First Ten transfers for free using this link
Fexco is based in Ireland, with operations in 29 countries worldwide. They can usually offer car buyers better exchange rates than the main banks. You can quickly request a quote online on their dedicated page for Irish UK car imports.
Fexco has been around since 1981 and is regulated by the Central Bank of Ireland, and by the Financial Conduct Authority for the conduct of payment business in the UK.
Read more details about other options for paying for a car in the UK.
There can be fairly big financial savings when importing a used car from the UK. Obviously – on more expensive cars you will have bigger savings.
A price comparison published in 2014 on Completecar.ie found that savings of between €1800 and €8900 could be made when buying a used car in the UK instead of buying a very similar one here in Ireland. The comparison included the VRT and also included €900 in “extra costs” such as transport, checks and travel.
VAT and UK Car Imports
Currently, VAT only has to be paid on privately imported used UK car imports if the imported car is less than 6 months old or has done less than 6000 km.
Brexit and Private Car Imports From the UK (Not NI)
Importing cars from th UK to ireland after Brexit will not be as simple. Brexit will probably result in price increases on UK used car imports to Ireland
A no-deal Brexit could result in VAT having to be charged on UK used car imports – which could increase prices by as much as 23%.
It is also likely that customs duty (10% to 16%) will also apply.
A customs declaration will also be required and you will need to pay a customs clearance broker to process the import. This fee could be in the region of €150 to €200 . A customs officer is required to view the vehicle and payment of duty and VAT must be made at the port. (This is the current process for importing non-EU Japanese used imports.)

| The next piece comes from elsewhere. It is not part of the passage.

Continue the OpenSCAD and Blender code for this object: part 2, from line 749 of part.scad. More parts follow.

For vehicle registration, the documents required will be slightly different. The current V5C, or UK logbook, may no longer be recognised for Irish registration as it is not an EU member document. Instead, a certificate of permanent export from the UK DVLA may be required. Again this is not yet confirmed.

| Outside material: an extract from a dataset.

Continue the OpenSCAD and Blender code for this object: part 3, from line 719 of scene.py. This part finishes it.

So – if you are thinking of buying a used car from the UK – you might want to try and do it sooner rather than later.
If there is a no-deal Brexit it may well result in further falls in the Pound. This would push down used car values, making them even cheaper again from an Irish perspective.
Brexit and Car Imports from Northern Ireland
A new unique trading position has been agreed for NI which remains within both the EU and UK territories.
If a used vehicle is being imported from Northern Ireland into the Republic after Jan 2021,
- import duty will NOT apply
- No VAT will be charged.
VRT: When importing a car into Ireland – buyers need to be aware that VRT (Vehicle Registration Tax) also has to be paid The VRT is calculated on the Revenue’s assessment of the car’s “open market selling price ” (OMPS) in Ireland rather than its UK price. VRT is calculated as a percentage of the OMPS – with lower CO2 emission cars having a lower rate of VRT. The lowest rate of VRT is 14% .
You can get an estimate of the VRT to be paid on an imported car here
Top Tip : If you buy a vehicle in the UK but do not have a UK address you will need to take the full vehicle log book (V5C) from the seller (not just the new keeper’s slip) Do not buy a UK used car without a logbook (V5C).